Há uma verdadeira paranoia que têm como base movimentos extremistas, de manipuladores de massa que desenvolve nichos de influência e aufere lucros exorbitantes. A manipulação requer ideias, ideologias, inimigos a serem combatidos. A massa necessita de “emoção”, de “empolgação”. A Forbes declarou, em publicação recente, que uma das “estrelas” do extremismo religioso brasileiro possui milhões em patrimônio. Mesmo que exagerada, a revista norte-americana parece acertar ao mostrar como funciona a manipulação de um nicho, a partir de um tema de amplitude nacional – cria-se um inimigo, organiza-se um nicho de influência e recolhem-se os frutos da sementeira. É a paródia nacional, uma das consequências de um crescimento desordenado e sem fundamentação teológica, histórica, científica. Obviamente que em política não há limites éticos, mas parece de uma contradição pavorosa as alianças supostamente estabelecidas por extremistas religiosos, como a que associa certo deputado federal pelo Rio de Janeiro, militar, como “um exemplo de ética, de honradez pública”. O cara é um torturador declarado, um machista da pior especie. Preocupante!
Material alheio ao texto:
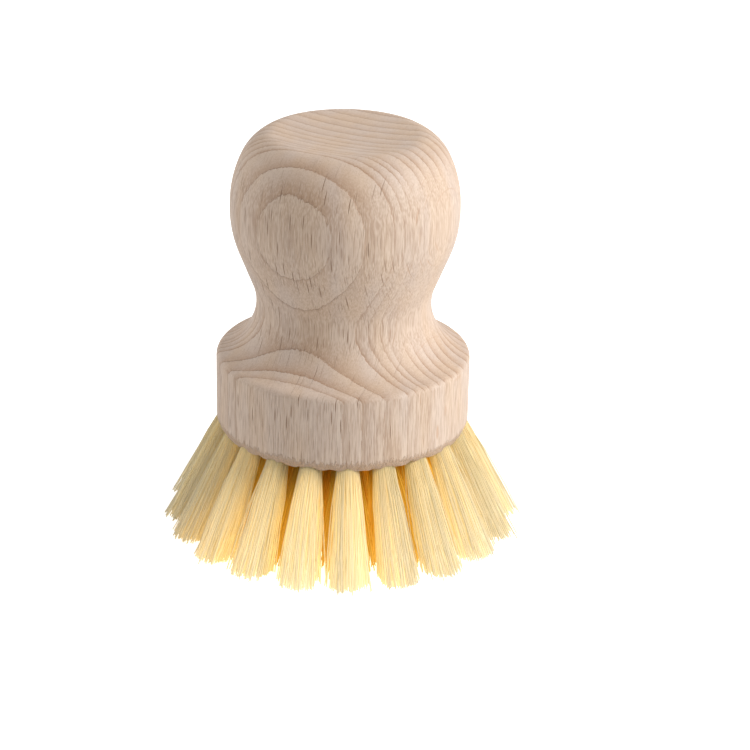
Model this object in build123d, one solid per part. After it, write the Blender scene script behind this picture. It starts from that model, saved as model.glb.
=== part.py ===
from build123d import *

import os
from math import acos, atan, cos, hypot, pi, radians, sin, tan

# Round palm brush: a turned beech block with tufts of bristle held in drilled holes by flat
# metal anchors. The block is one piece of wood, kept as two solids that meet face to face: the
# plain handle, and the drilled foot under it. It stands on its bristle tips. The origin is in the
# middle of the tips, +Z goes up along the turned axis and -Y is the front. Lengths are in mm.

# Turned block, with heights measured from its underside
block_height = 55.6
block_radius = 23.2
rim_chamfer_height = 1.5
rim_chamfer_depth = 0.6
band_height = 14.1
band_edge_bevel = 0.8       # breaks the corner between the band and the cove
neck_radius = 15.9
neck_curve = 9.6            # radius of the hollow that runs up from the narrowest place
waist_length = 6.9          # straight stretch between that hollow and the round of the knob
knob_radius = 20.65
knob_height = 41.5          # of the middle of the knob's lower round
knob_side_height = 0.8      # straight stretch at the knob's widest place, between its two rounds
dish_radius = 13.6
dish_depth = 0.9
dish_edge_bevel = 0.6

# How the curves share out the room between those sizes
crown_start_share = 0.73    # how far up the knob's upper round runs before the crown's tighter curve
cove_foot_share = (0.59, 0.12)      # the cove's pull inwards and upwards from the band
cove_neck_share = 0.46      # its pull downwards from the neck

# Drilled holes
hole_diameter = 4.2         # across the corners
hole_sides = 8              # the holes and the roots packed into them have flats
hole_depth = 9.5            # along the hole
wood_over_holes = 0.8       # the drilled foot ends this far above the deepest hole
outer_ring_inset = 2.4      # from the block's side to the middle of the outer holes' mouths
ring_radius_shares = (1, 0.7, 0.37, 0)
ring_splay_angles = (22, 19, 13, 0)
ring_counts = (20, 14, 6, 1)
ring_names = ("outer", "middle", "inner", "centre")
front_turn = 3              # degrees from the front towards +X to the first tuft of each ring

# Tufts of bristle
bristle_height = 19.4       # from the block's underside to the trimmed tips
tuft_clearance = 0.05
tip_spread_radius = 2.9     # of the outer strands' middles, where they are trimmed
strand_root_radius = 0.4    # from the middle of a strand to its corners
strand_tip_radius = 0.8
strand_sides = 3
inner_strand_counts = (3, 2, 2, 1)
outer_strand_counts = (8, 6, 6, 6)
inner_strand_share = 0.42   # of the outer strands' distance from the tuft's middle
strand_rooting = 0.6        # how deep a strand starts inside the packed root
trim_depth = 0.5            # what the flat cut takes off the tips

# Anchors, flat wire driven across the bottom of each hole
anchor_height = 1.6
anchor_thickness = 0.5
fold_thickness = 0.9        # bristle folded over the anchor

# Tools that cut right through run on by this much
overrun = 3.0

hole_radius = hole_diameter / 2
root_radius = hole_radius - tuft_clearance
root_flat_radius = root_radius * cos(pi / hole_sides)
outer_ring_radius = block_radius - outer_ring_inset
deepest_hole = max(hole_depth * cos(radians(splay)) + hole_radius * sin(radians(splay))
                   for splay in ring_splay_angles)
foot_height = deepest_hole + wood_over_holes


def waist_slope():
    """Angle from the axis of the straight line that touches the neck's hollow and the knob."""
    both_radii = knob_radius + neck_curve
    return acos((neck_radius + neck_curve) / hypot(both_radii, waist_length)) - atan(waist_length / both_radii)


def block_outline():
    """Half section of the block, from the axis at the underside round to the dished top."""
    slope = waist_slope()
    neck_height = knob_height - (knob_radius + neck_curve) * sin(slope) - waist_length * cos(slope)
    upper_height = knob_height + knob_side_height
    crown_slope = atan((block_height - upper_height) * crown_start_share / knob_radius)

    chamfer_foot = (block_radius - rim_chamfer_depth, 0)
    chamfer_top = (block_radius, rim_chamfer_height)
    band_top = (block_radius, band_height)
    neck = (neck_radius, neck_height)
    waist_foot = (neck_radius + neck_curve * (1 - cos(slope)), neck_height + neck_curve * sin(slope))
    waist_top = (knob_radius * cos(slope), knob_height - knob_radius * sin(slope))
    side_foot = (knob_radius, knob_height)
    side_top = (knob_radius, upper_height)
    crown_start = (knob_radius * cos(crown_slope), upper_height + knob_radius * sin(crown_slope))
    dish_edge = (dish_radius, block_height)
    dish_middle = (0, block_height - dish_depth)

    band = Polyline((0, 0), chamfer_foot, chamfer_top, band_top)
    cove_run, cove_rise = block_radius - neck_radius, neck_height - band_height
    foot_pull = (block_radius - cove_run * cove_foot_share[0], band_height + cove_rise * cove_foot_share[1])
    neck_pull = (neck_radius, neck_height - cove_rise * cove_neck_share)
    cove = Bezier(band_top, foot_pull, neck_pull, neck)
    neck_arc = TangentArc(neck, waist_foot, tangent=(0, 1))
    waist = Line(waist_foot, waist_top)
    lower_round = TangentArc(side_foot, waist_top, tangent=(0, -1))
    side = Line(side_foot, side_top)
    upper_round = TangentArc(side_top, crown_start, tangent=(0, 1))
    crown = TangentArc(crown_start, dish_edge, tangent=(-sin(crown_slope), cos(crown_slope)))
    dish = Line(dish_middle, dish_edge)
    axis = Line(dish_middle, (0, 0))
    return make_face([band, cove, neck_arc, waist, lower_round, side, upper_round, crown, dish, axis])


def edge_at(solid, edge_radius, height):
    """The circular edge nearest to this radius and height."""
    circles = solid.edges().filter_by(GeomType.CIRCLE)
    return circles.sort_by(lambda e: abs(e.radius - edge_radius) + abs(e.arc_center.Z - height))[0]


def turned_block():
    """The block as it leaves the lathe, with its underside at the bristles' height."""
    solid = revolve(Plane.XZ * block_outline(), Axis.Z)
    solid = chamfer(edge_at(solid, block_radius, band_height), band_edge_bevel)
    solid = chamfer(edge_at(solid, dish_radius, block_height), dish_edge_bevel)
    return Pos(0, 0, bristle_height) * solid


def hole_frame(ring):
    """Plane at the mouth of the ring's hole on +X: local Z goes into the wood, local X outwards."""
    radius = outer_ring_radius * ring_radius_shares[ring]
    splay = radians(ring_splay_angles[ring])
    return Plane(origin=(radius, 0, bristle_height), x_dir=(cos(splay), 0, sin(splay)),
                 z_dir=(-sin(splay), 0, cos(splay)))


def flatted_bar(radius, start):
    """Bar with flats in a hole's frame, one of them outwards, from start to the hole's bottom."""
    section = RegularPolygon(radius, hole_sides, rotation=180 / hole_sides)
    return Pos(0, 0, start) * extrude(section, hole_depth - start)


def anchor_bar():
    """One anchor in its hole's frame, lying along the ring's radius between the root's flats."""
    height = hole_depth - fold_thickness - anchor_height / 2
    return Pos(0, 0, height) * Box(2 * root_flat_radius, anchor_thickness, anchor_height)


def strand_places(ring):
    """Distance from the tuft's middle, where 1 is the farthest, and angle of each strand."""
    inner_count, outer_count = inner_strand_counts[ring], outer_strand_counts[ring]
    inner_distance = inner_strand_share if inner_count > 1 else 0
    for count, distance in ((inner_count, inner_distance), (outer_count, 1)):
        for number in range(count):
            yield distance, 2 * pi * number / count


def strand_end(middle, along, radius, angle):
    """Corners of a strand's cross-section, in order, with the first one at this angle."""
    plane = Plane(origin=middle, x_dir=(1, 0, 0), z_dir=along)
    turns = [angle + 2 * pi * corner / strand_sides for corner in range(strand_sides)]
    return [plane.from_local_coords(Vector(radius * cos(turn), radius * sin(turn), 0)) for turn in turns]


def strand(root, tip, angle):
    """Flat-sided strand that starts inside the packed root and widens to its tip."""
    along = (tip - root).normalized()
    low = strand_end(root - along * strand_rooting, along, strand_root_radius, angle)
    high = strand_end(tip, along, strand_tip_radius, angle)
    outlines = [low[::-1], high]
    for corner in range(strand_sides):
        following = (corner + 1) % strand_sides
        outlines.append([low[corner], low[following], high[following], high[corner]])
    return Solid(Shell([Face(Wire.make_polygon(outline)) for outline in outlines]))


def tuft(ring):
    """The ring's tuft on +X: a packed root in its hole, and strands that fan out to the floor."""
    frame = hole_frame(ring)
    root_spread = root_flat_radius - strand_root_radius
    reach = bristle_height + trim_depth
    tips_middle = frame.origin.X + reach * tan(radians(ring_splay_angles[ring]))
    strands = []
    for distance, angle in strand_places(ring):
        x, y = distance * cos(angle), distance * sin(angle)
        root = frame.from_local_coords(Vector(x * root_spread, y * root_spread, 0))
        tip = Vector(tips_middle + x * tip_spread_radius, y * tip_spread_radius, -trim_depth)
        strands.append(strand(root, tip, angle))
    packed_root = frame * flatted_bar(root_radius, 0)
    whole = packed_root.fuse(*strands)
    trimmed = split(whole, bisect_by=Plane.XY, keep=Keep.TOP)
    return trimmed - frame * anchor_bar()


def around(shape, ring):
    """Copies of the shape at every place of the ring."""
    step = 360 / ring_counts[ring]
    for number in range(ring_counts[ring]):
        yield Rot(0, 0, front_turn + number * step - 90) * shape


def drilled(solid):
    """This solid with the holes of every ring taken out of it."""
    drill = flatted_bar(hole_radius, -overrun)
    holes = []
    for ring in range(len(ring_names)):
        holes += around(hole_frame(ring) * drill, ring)
    return solid - holes


def save(shape, name):
    """Write one piece, or one group of like pieces, under its node's name."""
    export_step(shape, f"parts/{name}.step")


os.makedirs("parts", exist_ok=True)
block = turned_block()
foot_top = Plane.XY.offset(bristle_height + foot_height)
save(split(block, bisect_by=foot_top, keep=Keep.TOP), "handle_block")
save(drilled(split(block, bisect_by=foot_top, keep=Keep.BOTTOM)), "drilled_foot")
for ring, ring_name in enumerate(ring_names):
    anchors = list(around(hole_frame(ring) * anchor_bar(), ring))
    save(Compound(children=anchors), f"anchors_{ring_name}")
    for number, piece in enumerate(around(tuft(ring), ring), start=1):
        save(piece, f"tuft_{ring_name}_{number:02d}")
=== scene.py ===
from collections import namedtuple
import math
import random

import bpy
import numpy as np
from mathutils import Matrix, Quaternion, Vector, noise


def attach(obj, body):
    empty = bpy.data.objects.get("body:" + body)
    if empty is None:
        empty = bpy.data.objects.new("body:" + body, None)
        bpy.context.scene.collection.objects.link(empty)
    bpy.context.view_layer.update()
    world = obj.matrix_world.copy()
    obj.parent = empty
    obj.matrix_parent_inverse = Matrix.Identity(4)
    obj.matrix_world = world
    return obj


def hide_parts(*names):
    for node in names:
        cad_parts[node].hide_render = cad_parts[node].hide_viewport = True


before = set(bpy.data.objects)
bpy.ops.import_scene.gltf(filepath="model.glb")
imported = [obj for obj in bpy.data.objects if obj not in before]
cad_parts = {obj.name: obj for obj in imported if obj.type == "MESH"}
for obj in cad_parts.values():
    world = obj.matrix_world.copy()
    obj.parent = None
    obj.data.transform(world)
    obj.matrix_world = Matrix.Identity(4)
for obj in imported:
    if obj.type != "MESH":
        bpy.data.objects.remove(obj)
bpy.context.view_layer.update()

# Palm brush: a turned beech block with tufts of bristle in tilted holes. It stands on its bristle tips,
# with +Z up along the turned axis and -Y at the front. Shapes are worked out in millimetres.

MM = 0.001
UP = Vector((0, 0, 1))

# Turned block, with heights measured from its underside
BLOCK_HEIGHT = 55.6
BLOCK_RADIUS = 23.2
RIM_CHAMFER_HEIGHT = 1.5
RIM_CHAMFER_DEPTH = 0.6
BAND_HEIGHT = 14.1
BAND_EDGE_ROUNDING = 1.0
NECK_RADIUS = 15.9
NECK_CURVE = 9.6            # radius of the hollow that runs up from the narrowest place
WAIST_LENGTH = 6.9          # straight stretch between that hollow and the round of the knob
KNOB_RADIUS = 20.65
KNOB_HEIGHT = 41.5
KNOB_SIDE_HEIGHT = 0.8
CROWN_START_SHARE = 0.73    # how far up the knob's upper round runs before the crown's tighter curve
DISH_RADIUS = 13.6
DISH_DEPTH = 0.9
DISH_EDGE_ROUNDING = 0.9
COVE_FOOT_SHARE = (0.59, 0.12)      # the cove's pull inwards and upwards from the band
COVE_NECK_SHARE = 0.46      # its pull downwards from the neck
BLOCK_SIDES = 224

# Tilted holes
HOLE_RADIUS = 2.1
HOLE_DEPTH = 9.5
HOLE_SIDES = 24
OUTER_RING_INSET = 2.4
FRONT_TURN = math.radians(3)
BRISTLE_HEIGHT = 19.4       # from the floor to the block's underside

# Rings of tufts: how many, the share of the outer ring's radius, the splay in degrees, the filaments in a
# tuft, its radius at the tips over its radius in the hole, how far its tips lean past the hole's own
# line, and the painted shade of the one pale bristle that it is made of, deeper in the inner rings
Ring = namedtuple("Ring", "tufts share splay filaments tip_spread tip_reach bristle")
RINGS = {
    "outer": Ring(20, 1.0, 22, 360, 1.75, 0.7, "outer"),
    "middle": Ring(14, 0.7, 19, 330, 2.5, 0, "middle"),
    "inner": Ring(6, 0.37, 13, 330, 3.2, 0, "inner"),
    "centre": Ring(1, 0.0, 0, 330, 3.2, 0, "inner"),
}
Hole = namedtuple("Hole", "ring name mouth splay outward down across along_ring")


def tilted_holes():
    """Every hole: its mouth, and the directions outwards, out of the hole, across it and along its ring."""
    for ring_name, ring in RINGS.items():
        splay = math.radians(ring.splay)
        for number in range(ring.tufts):
            angle = FRONT_TURN + 2 * math.pi * number / ring.tufts - math.pi / 2
            outward = Vector((math.cos(angle), math.sin(angle), 0))
            mouth = outward * (BLOCK_RADIUS - OUTER_RING_INSET) * ring.share
            mouth.z = BRISTLE_HEIGHT
            down = outward * math.sin(splay) - UP * math.cos(splay)
            across = outward * math.cos(splay) + UP * math.sin(splay)
            name = f"{ring_name}_{number + 1:02d}"
            yield Hole(ring, name, mouth, splay, outward, down, across, UP.cross(outward))


# Camera at the photograph's height and distance

CAMERA_AIM = Vector((0, 0, BRISTLE_HEIGHT)) * MM
CAMERA_DISTANCE = 484.9 * MM
CAMERA_RISE = math.radians(24.56)
CAMERA_LEAN = math.radians(0.83)
SENSOR_WIDTH = 36
LENS_LENGTH = 125.6
LENS_SHIFT = (0.0438, 0.0581)


def stand(data, aim, back, distance, lean=0.0):
    """Links a lamp or camera, this far back from its aim and turned towards it."""
    thing = bpy.data.objects.new(data.name, data)
    bpy.context.scene.collection.objects.link(thing)
    thing.location = aim + back * distance
    thing.rotation_mode = "QUATERNION"
    thing.rotation_quaternion = (-back).to_track_quat("-Z", "Y") @ Quaternion((0, 0, 1), lean)
    return thing


def place_camera():
    """Camera in front of the brush, looking a little down on it."""
    lens = bpy.data.cameras.new("view")
    lens.sensor_width = SENSOR_WIDTH
    lens.lens = LENS_LENGTH
    lens.shift_x, lens.shift_y = LENS_SHIFT
    back = Vector((0, -math.cos(CAMERA_RISE), math.sin(CAMERA_RISE)))
    bpy.context.scene.camera = stand(lens, CAMERA_AIM, back, CAMERA_DISTANCE, CAMERA_LEAN)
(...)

O Absolutismo Monárquico e a Ditadura Militar foram extintos ao longo da História. É direito de todo cidadão participar das políticas públicas, cobrar, fazer propostas de mudança, opinar. É preciso compreender, de uma vez por todas, que o caminho do crescimento não é à esquerda, nem à direita, mas pelo caminho do meio, da conciliação, da participação popular. O diálogo é a única saída para um crescimento sustentável e duradouro, com democracia, liberdade de expressão, de crença religiosa e respeito ao povo. Em resumo: nem o socialismo, nem o capitalismo são a saída para os problemas de nosso país, mas a união de nossos cidadãos, a mudança de nossa estrutura social. No entanto, alguns parecem querer o retorno ao absolutismo medieval, da França pré-1789.

Que Deus abençoe a Igreja evangélica brasileira e nos livre do extremismo religioso!